Rarement une élection présidentielle «jouée d'avance» n'aura apporté autant d'enseignements! Dimanche, les Brésiliens ont très clairement affirmé leur refus d'un retour aux années néolibérales incarnées par José Serra. Le candidat préféré de l'establishment économique et médiatique a dû se contenter du tiers des suffrages exprimés, loin derrière Dilma Roussef. Contrainte à un second tour, la dauphine du président Lula paraît bien partie pour s'imposer le 31 octobre prochain et consolider le camp progressiste sur le continent.
D'ici là, la femme du jour n'est pas celle qu'on attendait, mais bien l'écologiste Marina Silva. Se jouant du «vote utile» comme du poids des partis traditionnels, l'ex-ministre démissionnaire est parvenue à rassembler sur son nom un cinquième de l'immense électorat brésilien. Un troisième camp certainement hétéroclite mais dont l'ampleur souligne le bilan contrasté de l'ère Lula.
Car au-delà de l'emballement médiatique international autour du prétendu «Nelson Mandela brésilien», la folle cote de popularité de Lula au sortir du pouvoir traduit autant ses succès que ses échecs. Si la gauche lui sait gré d'avoir combattu l'extrême pauvreté et les inégalités raciales, la droite apprécie qu'il n'ait que peu modifié la structure économique et politique du pays.
Ce faisant, Lula a disposé de huit années d'une relative tranquillité pour jouer de sa marge de manoeuvre présidentielle, en particulier au niveau international où il a pris ses distances avec Washington.
En revanche, l'ancien syndicaliste s'est bien gardé de tracer les contours d'une alternative politique et économique à moyen terme. Alors que les Etats de la région se révolutionnaient au travers d'assemblées constituantes, la démocratie brésilienne est restée ce modèle de clientélisme et de népotisme avec lequel Lula a su composer.

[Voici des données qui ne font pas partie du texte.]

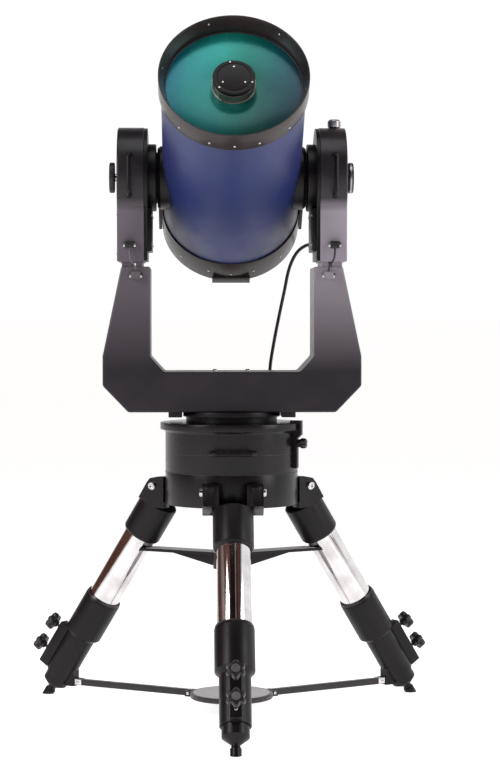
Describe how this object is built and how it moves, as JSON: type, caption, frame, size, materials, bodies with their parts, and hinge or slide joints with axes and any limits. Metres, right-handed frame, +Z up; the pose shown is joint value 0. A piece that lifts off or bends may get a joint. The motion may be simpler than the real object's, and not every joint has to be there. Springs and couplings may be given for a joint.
{
  "type": "schmidt cassegrain telescope",
  "caption": "Large Schmidt-Cassegrain telescope: closed blue tube tilting in a fork that turns on a drive base, on a heavy tripod with telescoping legs and spreaders.",
  "frame": {"origin": "on the floor under the middle of the footprint, whose front is the front leg's knobs and whose rear is the rear legs' knobs", "axes": "+Z up; -Y toward the front leg and the front of the tube; +X to the right as seen from the front; the azimuth axis stands at Y = +0.17757 m"},
  "size_m": [1.3056, 1.1388, 2.1445],
  "materials": {
    "tripod_head": "satin",
    "drive_base_housing": "satin",
    "base_handle": "satin",
    "azimuth_clamp_bracket": "satin",
    "upper_spreader": "satin",
    "draw_rod": "satin",
    "spreader_disc": "satin",
    "tension_knob": "satin",
    "azimuth_clamp_knob": "satin",
    "turntable": "satin",
    "azimuth_worm_wheel": "satin",
    "fork_base": "satin",
    "arm_left": "satin",
    "arm_right": "satin",
    "arm_cover_left": "satin",
    "arm_cover_right": "satin",
    "arm_handle_left": "satin",
    "arm_handle_right": "satin",
    "altitude_hand_wheel_left": "satin",
    "altitude_hand_wheel_right": "satin",
    "slow_motion_knob": "satin",
    "jumper_lead_left": "satin",
    "jumper_lead_right": "satin",
    "fork_cable": "satin",
    "saddle_left": "satin",
    "saddle_right": "satin",
    "altitude_worm_wheel": "satin",
    "optical_tube": "satin",
    "front_cell": "satin",
    "corrector_plate": "polished",
    "corrector_retainer": "satin",
    "secondary_housing": "satin",
    "secondary_cap": "satin",
    "secondary_mirror": "polished",
    "rear_cell": "satin",
    "baffle_tube": "satin",
    "visual_back": "satin",
    "primary_mirror": "polished",
    "focus_knob": "satin",
    "leg_head_1": "satin",
    "leg_tube_1": "polished",
    "leg_sleeve_1": "satin",
    "leg_extension_1": "satin",
    "leg_knob_1_low": "satin",
    "leg_knob_1_high": "satin",
    "spreader_bar_1": "satin",
    "leg_head_2": "satin",
    "leg_tube_2": "polished",
    "leg_sleeve_2": "satin",
    "leg_extension_2": "satin",
    "leg_knob_2_low": "satin",
    "leg_knob_2_high": "satin",
    "spreader_bar_2": "satin",
    "leg_head_3": "satin",
    "leg_tube_3": "polished",
    "leg_sleeve_3": "satin",
    "leg_extension_3": "satin",
    "leg_knob_3_low": "satin",
    "leg_knob_3_high": "satin",
    "spreader_bar_3": "satin"
  },
  "bodies": {
    "base": {"tripod_head": "tripod_head", "drive_base_housing": "drive_base_housing", "base_handle": "base_handle", "azimuth_clamp_bracket": "azimuth_clamp_bracket", "upper_spreader": "upper_spreader", "draw_rod": "draw_rod", "spreader_disc": "spreader_disc", "leg_head_1": "leg_head_1", "leg_head_2": "leg_head_2", "leg_head_3": "leg_head_3", "leg_tube_1": "leg_tube_1", "leg_tube_2": "leg_tube_2", "leg_tube_3": "leg_tube_3", "leg_sleeve_1": "leg_sleeve_1", "leg_sleeve_2": "leg_sleeve_2", "leg_sleeve_3": "leg_sleeve_3", "spreader_bar_1": "spreader_bar_1", "spreader_bar_2": "spreader_bar_2", "spreader_bar_3": "spreader_bar_3"},
    "tension_knob": {"tension_knob": "tension_knob"},
    "azimuth_clamp_knob": {"azimuth_clamp_knob": "azimuth_clamp_knob"},
    "fork": {"turntable": "turntable", "azimuth_worm_wheel": "azimuth_worm_wheel", "fork_base": "fork_base", "arm_left": "arm_left", "arm_right": "arm_right", "arm_cover_left": "arm_cover_left", "arm_cover_right": "arm_cover_right", "arm_handle_left": "arm_handle_left", "arm_handle_right": "arm_handle_right", "jumper_lead_left": "jumper_lead_left", "jumper_lead_right": "jumper_lead_right", "fork_cable": "fork_cable"},
    "altitude_hand_wheel_left": {"altitude_hand_wheel_left": "altitude_hand_wheel_left"},
    "altitude_hand_wheel_right": {"altitude_hand_wheel_right": "altitude_hand_wheel_right"},
    "slow_motion_knob": {"slow_motion_knob": "slow_motion_knob"},
    "ota": {"saddle_left": "saddle_left", "saddle_right": "saddle_right", "altitude_worm_wheel": "altitude_worm_wheel", "optical_tube": "optical_tube", "front_cell": "front_cell", "corrector_plate": "corrector_plate", "corrector_retainer": "corrector_retainer", "secondary_housing": "secondary_housing", "secondary_cap": "secondary_cap", "secondary_mirror": "secondary_mirror", "rear_cell": "rear_cell", "baffle_tube": "baffle_tube", "visual_back": "visual_back"},
    "primary_mirror": {"primary_mirror": "primary_mirror"},
    "focus_knob": {"focus_knob": "focus_knob"},
    "leg_extension_1": {"leg_extension_1": "leg_extension_1"},
    "leg_knob_1_low": {"leg_knob_1_low": "leg_knob_1_low"},
    "leg_knob_1_high": {"leg_knob_1_high": "leg_knob_1_high"},
    "leg_extension_2": {"leg_extension_2": "leg_extension_2"},
    "leg_knob_2_low": {"leg_knob_2_low": "leg_knob_2_low"},
    "leg_knob_2_high": {"leg_knob_2_high": "leg_knob_2_high"},
    "leg_extension_3": {"leg_extension_3": "leg_extension_3"},
    "leg_knob_3_low": {"leg_knob_3_low": "leg_knob_3_low"},
    "leg_knob_3_high": {"leg_knob_3_high": "leg_knob_3_high"}
  },
  "joints": [
    {"name": "azimuth_turn", "type": "hinge", "parent": "base", "child": "fork", "pos_m": [0, 0.17757, 0.92], "axis": [0, 0, 1], "continuous": true},
    {"name": "altitude_tilt", "type": "hinge", "parent": "fork", "child": "ota", "pos_m": [0, 0.17757, 1.681], "axis": [-1, 0, 0], "range_deg": [-122, 58]},
    {"name": "focus_knob_turn", "type": "hinge", "parent": "ota", "child": "focus_knob", "pos_m": [0.095, 0.36807, 1.44994], "axis": [0, 0.848, -0.5299], "range_deg": [-1800, 1800]},
    {"name": "primary_mirror_focus", "type": "slide", "parent": "ota", "child": "primary_mirror", "axis": [0, -0.848, 0.5299], "range_m": [-0.0094, 0.0094]},
    {"name": "slow_motion_knob_turn", "type": "hinge", "parent": "fork", "child": "slow_motion_knob", "pos_m": [0.322, 0.17757, 1.8488], "axis": [0, 0, 1], "range_deg": [-3600, 3600]},
    {"name": "altitude_wheel_left_turn", "type": "hinge", "parent": "fork", "child": "altitude_hand_wheel_left", "pos_m": [-0.37, 0.17757, 1.681], "axis": [-1, 0, 0], "range_deg": [0, 270]},
    {"name": "altitude_wheel_right_turn", "type": "hinge", "parent": "fork", "child": "altitude_hand_wheel_right", "pos_m": [0.37, 0.17757, 1.681], "axis": [1, 0, 0], "range_deg": [0, 270]},
    {"name": "azimuth_clamp_knob_turn", "type": "hinge", "parent": "base", "child": "azimuth_clamp_knob", "pos_m": [0.21789, 0.08954, 0.853], "axis": [0.9272, -0.3746, 0], "range_deg": [0, 270]},
    {"name": "tension_knob_turn", "type": "hinge", "parent": "base", "child": "tension_knob", "pos_m": [0, 0.17757, 0.44], "axis": [0, 0, 1], "range_deg": [0, 1080]},
    {"name": "leg_extension_1_slide", "type": "slide", "parent": "base", "child": "leg_extension_1", "axis": [0, -0.5508, -0.8346], "range_m": [0, 0.3]},
    {"name": "leg_knob_1_low_turn", "type": "hinge", "parent": "base", "child": "leg_knob_1_low", "pos_m": [0, -0.53873, 0.16742], "axis": [0, -0.8346, 0.5508], "range_deg": [0, 720]},
    {"name": "leg_knob_1_high_turn", "type": "hinge", "parent": "base", "child": "leg_knob_1_high", "pos_m": [0, -0.49136, 0.2392], "axis": [0, -0.8346, 0.5508], "range_deg": [0, 720]},
    {"name": "leg_extension_2_slide", "type": "slide", "parent": "base", "child": "leg_extension_2", "axis": [0.477, 0.2754, -0.8346], "range_m": [0, 0.3]},
    {"name": "leg_knob_2_low_turn", "type": "hinge", "parent": "base", "child": "leg_knob_2_low", "pos_m": [0.62033, 0.53572, 0.16742], "axis": [0.7228, 0.4173, 0.5508], "range_deg": [0, 720]},
    {"name": "leg_knob_2_high_turn", "type": "hinge", "parent": "base", "child": "leg_knob_2_high", "pos_m": [0.57931, 0.51203, 0.2392], "axis": [0.7228, 0.4173, 0.5508], "range_deg": [0, 720]},
    {"name": "leg_extension_3_slide", "type": "slide", "parent": "base", "child": "leg_extension_3", "axis": [-0.477, 0.2754, -0.8346], "range_m": [0, 0.3]},
    {"name": "leg_knob_3_low_turn", "type": "hinge", "parent": "base", "child": "leg_knob_3_low", "pos_m": [-0.62033, 0.53572, 0.16742], "axis": [-0.7228, 0.4173, 0.5508], "range_deg": [0, 720]},
    {"name": "leg_knob_3_high_turn", "type": "hinge", "parent": "base", "child": "leg_knob_3_high", "pos_m": [-0.57931, 0.51203, 0.2392], "axis": [-0.7228, 0.4173, 0.5508], "range_deg": [0, 720]}
  ],
  "couplings": [
    {"joint": "focus_knob_turn", "follows": "primary_mirror_focus", "rad_per_m": 3333.3}
  ]
}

Economiquement, le pari libre-échangiste du président, son soutien absolu aux transnationales brésiliennes (qualifié parfois de «semi-impérialisme») et le maintien de taux d'intérêts très élevés ont probablement apporté des capitaux à ses projets sociaux. Ils ont aussi amené leur lot de «contraintes» politiques et imposé un type de croissance très dépendante de l'humeur des marchés. L'Argentine (naguère) et le Mexique (hier et aujourd'hui) l'ont expérimenté à leurs dépens.
En négatif, le succès de Marina Silva laisse apparaître une politique «luliste» davantage superficielle que pragmatique, puisqu'incapable de faire primer l'intérêt du plus grand nombre sur les privilèges de l'élite. L'échec de la réforme agraire, la dissémination massive d'OGM et les mégaprojets énergétiques ou miniers dénoncés par l'ex-ministre de l'Environnement soulignent tous la dépendance intacte du Brésil à l'égard du capital transnational.
En soutenant celle qui avait claqué la porte du gouvernement, vingt millions de Brésiliens ont envoyé un message que Dilma Roussef serait bien avisée d'entendre. Moins charismatique que Lula, mais tout aussi vulnérable politiquement, la probable future présidente aura besoin de l'appui de cette base remuante. Elle a quatre semaines pour convaincre et marquer sa différence d'avec son mentor.